Planes, Rockets, Choppers

Yesterday Christian, Alex and I had the opportunity to tour Whiteman Air Force Base, home of the B2 Stealth bomber. It was a much more in-depth tour than most people get, because our family group was so small. I’ll try to keep my wordiness to a minimum so you can just enjoy pictures:

I was surprised they let us take pictures at all, but here you go. It's hard to give you a sense of scale; the thing is simply *so*huge*. In a hangar wide enough to house 7-8 of our house, this was the only aircraft there was room for. In a wholly unscientific measurement, Alex and I walked from wingtip to nose in 45 steps.
There were 22 Stealth bombers made, and 21 still flying (one had electrical trouble & crashed in Guam). There were supposed to be 100 of them, but the Cold War ended and philosphies changed. Each of the aircraft is named after a state that supported the process. This one is Spirit of Louisiana, AKA "The Grim Reaper." The edges of the payload doors and the landing gear bays are super-sharp in order to facilitate a smooth surface that won't show up on radar.
We couldn't take the cameras past the red line on the floor, so here's our proof of having climbed up in the cockpit.
Here we are, for a sense of scale. The interesting thing about this plane is that up close, it doesn't look real. By that I mean that its paint job looks like cartoon strips and duct tape, and the sensors (above our heads in the picture) look like a kids' toy set--you know how they paint the burners on toy stoves? Really quite surreal.

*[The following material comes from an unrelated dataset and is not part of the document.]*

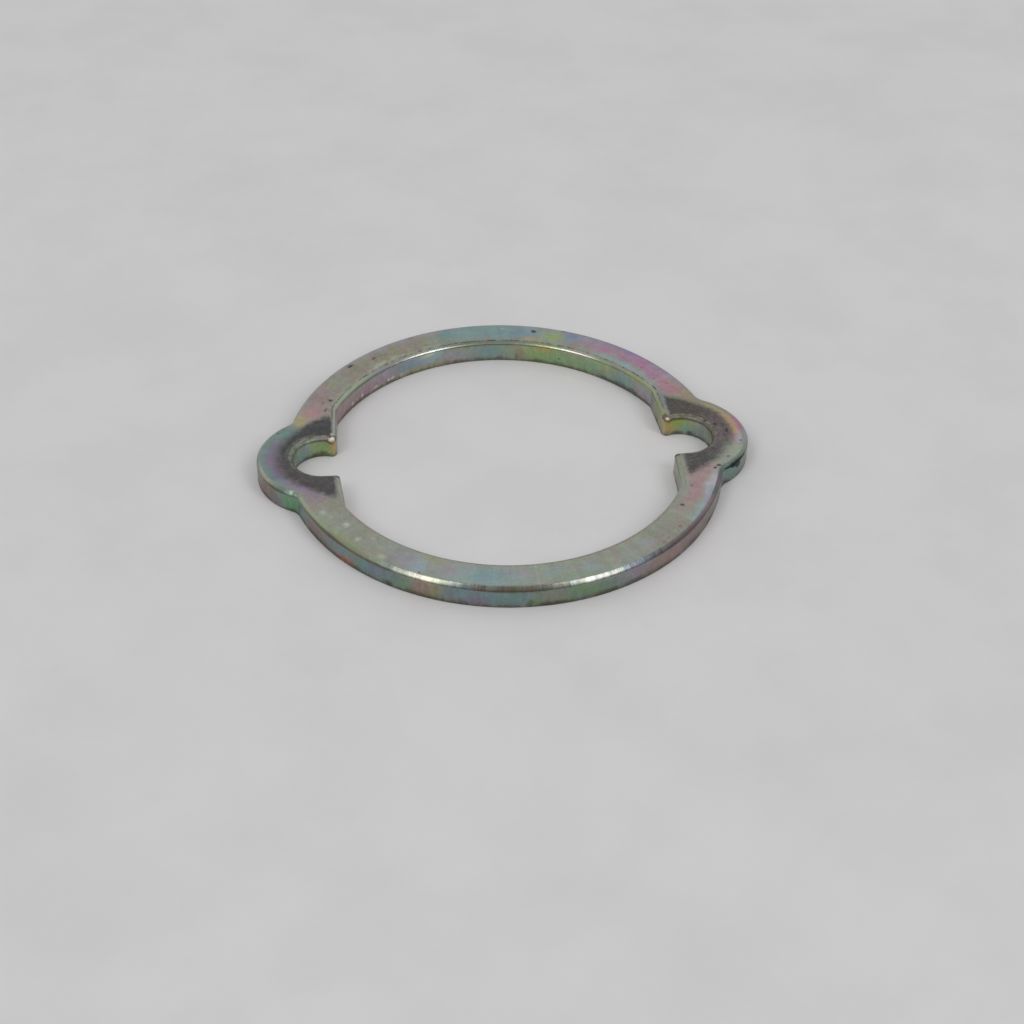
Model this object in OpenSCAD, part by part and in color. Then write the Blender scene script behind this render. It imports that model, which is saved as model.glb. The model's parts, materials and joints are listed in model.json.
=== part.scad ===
// Two-lobed ring washer, stamped from flat steel sheet.
//
// A thin ring carries two opposite round lobes. Each lobe has a bolt notch
// that opens into the central hole, and short flats flank each notch mouth.
// The punch leaves rolled upper edges; the lower edges keep a small bevel.
// Z = 0 is the underside. X runs through both lobes. Sizes are in millimetres.

/* [Ring] */
// Outside diameter of the ring
ring_d = 48; // [40:0.5:60]
// Width of the metal between the ring's outside and the central hole
rim_w = 4; // [3:0.1:6]
// Thickness of the sheet
sheet_t = 2.6; // [1.5:0.1:4]

/* [Notches] */
// Diameter of a bolt notch, which is centred on the edge of the central hole
notch_d = 6.4; // [5.4:0.1:8]
// Radius of the two corners of a notch mouth
mouth_r = 0.6; // [0.3:0.05:1]
// How far the flats beside a mouth stand in from the edge of the central hole
flat_in = 1.5; // [1:0.05:2]
// Lean of the flats away from square, in degrees
flat_lean = 3.4; // [0:0.2:6]

/* [Lobes] */
// Width of the metal round a notch
lobe_w = 4; // [3:0.1:6]
// Concave radius where a lobe meets the ring
waist_r = 2; // [1:0.1:3]

/* [Edges] */
// Radius of the rolled upper edges
roll_r = 0.45; // [0.2:0.05:0.7]
// Width of the bevel on the lower edges
bevel_w = 0.08; // [0.05:0.01:0.3]

/* [View] */
// Which piece to draw

/* [Hidden] */
$fn = 96;

// Cutters run past both faces by this much
slack = 1;
ring_r = ring_d / 2;
hole_r = ring_r - rim_w;
notch_r = notch_d / 2;
lobe_r = notch_r + lobe_w;

// Centre of the concave arc that touches the ring and a lobe
waist_x = (pow(ring_r + waist_r, 2) - pow(lobe_r + waist_r, 2) + pow(hole_r, 2)) / (2 * hole_r);
waist_y = sqrt(pow(ring_r + waist_r, 2) - pow(waist_x, 2));

// Distance from the washer's axis to each flat, measured square to the flat
flat_d = hole_r - flat_in;

// Direction, from a notch's centre, of the arc that joins it to a flat
mouth_in = flat_d + mouth_r - hole_r * cos(flat_lean);
mouth_turn = flat_lean + acos(mouth_in / (notch_r + mouth_r));

washer();

module washer() {
    color("#8f9a78")
    difference() {
        notched_blank();
        at_lobes() both_ways([0, 1, 0]) mouth_corner();
    }
}

// The blank with its hole and notches, whose mouths still have sharp corners
module notched_blank() {
    difference() {
        pierced_blank();
        at_lobes() bore(notch_r);
    }
}

module pierced_blank() {
    difference() {
        blank();
        hole();
    }
}

// The ring and its lobes before anything is punched out
module blank() {
    disc(ring_r);
    at_lobes() disc(lobe_r);
    both_ways([1, 0, 0]) both_ways([0, 1, 0]) waist();
}

// Concave fill between the ring and a lobe
module waist() {
    difference() {
        linear_extrude(sheet_t)
            polygon([[0, 0], [hole_r, 0], [waist_x, waist_y]]);
        translate([waist_x, waist_y, 0]) bore(waist_r);
    }
}

// Cutter for the central hole, which stops at the four flats
module hole() {
    intersection() {
        bore(hole_r);
        rotate([0, 0, flat_lean]) trough();
        rotate([0, 0, -flat_lean]) trough();
    }
}

// Cutter that rounds the corner between a notch and a flat, drawn from the notch's axis
module mouth_corner() {
    flat_way = 180 + flat_lean - mouth_turn;
    rotate([0, 0, mouth_turn]) translate([notch_r + mouth_r, 0, -slack]) difference() {
        linear_extrude(sheet_t + 2 * slack)
            polygon([[0, 0], notch_r * [cos(flat_way), sin(flat_way)], [-notch_r, 0]]);
        translate([0, 0, -slack]) cylinder(h = sheet_t + 4 * slack, r = mouth_r);
    }
}

// Solid disc with the washer's edges
module disc(r) {
    rotate_extrude() difference() {
        square([r, sheet_t]);
        translate([r, 0]) edge_cut();
    }
}

// Cutter for a round hole with the washer's edges
module bore(r) {
    rotate_extrude() {
        translate([0, -slack]) square([r, sheet_t + 2 * slack]);
        translate([r, 0]) mirror([1, 0]) edge_cut();
    }
}

// Cutter between two parallel walls with the washer's edges
module trough() {
    rotate([90, 0, 0]) linear_extrude(ring_d, center = true) {
        translate([-flat_d, -slack]) square([2 * flat_d, sheet_t + 2 * slack]);
        both_ways([1, 0]) translate([flat_d, 0]) mirror([1, 0]) edge_cut();
    }
}

// What the rolled edge and the bevel take off a wall that stands at x = 0
module edge_cut() {
    translate([-roll_r, sheet_t - roll_r]) difference() {
        square(roll_r + slack);
        circle(roll_r, $fn = 24);
    }
    polygon([[-bevel_w, 0], [-bevel_w, -slack], [slack, -slack], [slack, bevel_w], [0, bevel_w]]);
}

module at_lobes() {
    both_ways([1, 0, 0]) translate([hole_r, 0, 0]) children();
}

module both_ways(way) {
    children();
    mirror(way) children();
}
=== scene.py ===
"""The looks of a stamped ring washer with two notched lobes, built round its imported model.

The washer lies flat on z = 0 with its two lobes along X, and the camera looks along +Y, down on it. Camera
and lights are placed in metres. The washer is drawn in millimetres and brought to metres at its end.
"""

import json
import math

import bpy
from mathutils import Matrix, Quaternion, Vector


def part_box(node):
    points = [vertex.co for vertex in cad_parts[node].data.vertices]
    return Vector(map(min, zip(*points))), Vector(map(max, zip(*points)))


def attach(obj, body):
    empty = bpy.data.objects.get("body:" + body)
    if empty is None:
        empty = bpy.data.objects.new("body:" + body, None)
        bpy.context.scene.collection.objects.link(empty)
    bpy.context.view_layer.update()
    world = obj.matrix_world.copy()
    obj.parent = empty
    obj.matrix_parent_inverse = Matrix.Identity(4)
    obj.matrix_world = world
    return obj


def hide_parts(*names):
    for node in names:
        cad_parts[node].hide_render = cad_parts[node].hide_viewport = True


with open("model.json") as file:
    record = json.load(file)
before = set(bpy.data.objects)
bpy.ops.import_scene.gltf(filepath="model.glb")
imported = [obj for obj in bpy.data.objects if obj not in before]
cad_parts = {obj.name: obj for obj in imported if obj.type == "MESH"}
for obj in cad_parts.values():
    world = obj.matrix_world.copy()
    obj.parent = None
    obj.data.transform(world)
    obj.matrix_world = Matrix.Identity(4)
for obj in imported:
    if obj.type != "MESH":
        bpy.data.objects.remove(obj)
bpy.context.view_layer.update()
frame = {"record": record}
scene = bpy.context.scene
scene.view_settings.view_transform = "Standard"

# ---------------------------------------------------------------------------------------------------------
# Camera
# A short telephoto lens, held about 200 mm from the washer and looking down on it at 39 degrees, a little
# from the left. The horizon is tipped by a degree and a half.
camera_azimuth = -8.24
camera_elevation = 39.1
camera_reach = 0.20393
camera_tip = 1.425
sensor_width = 36
focal_length = 66.78
aim = Vector((-0.00029, -0.00863, 0))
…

 Whiteman also housed a nuclear command center during the Cold War, which controlled Minuteman missile silos dotted all over west, central, and southwest Missouri.

Inside the nuclear command capsule, now decommissioned and kept as a museum. BTW, to get here, we took a freight elevator down through 40 feet of solid concrete reinforced with rebar the diameter of my arm.
Launch Switches
And we ended the tour with a gander at the Apache helicopters...machine gun, rocket launchers and all.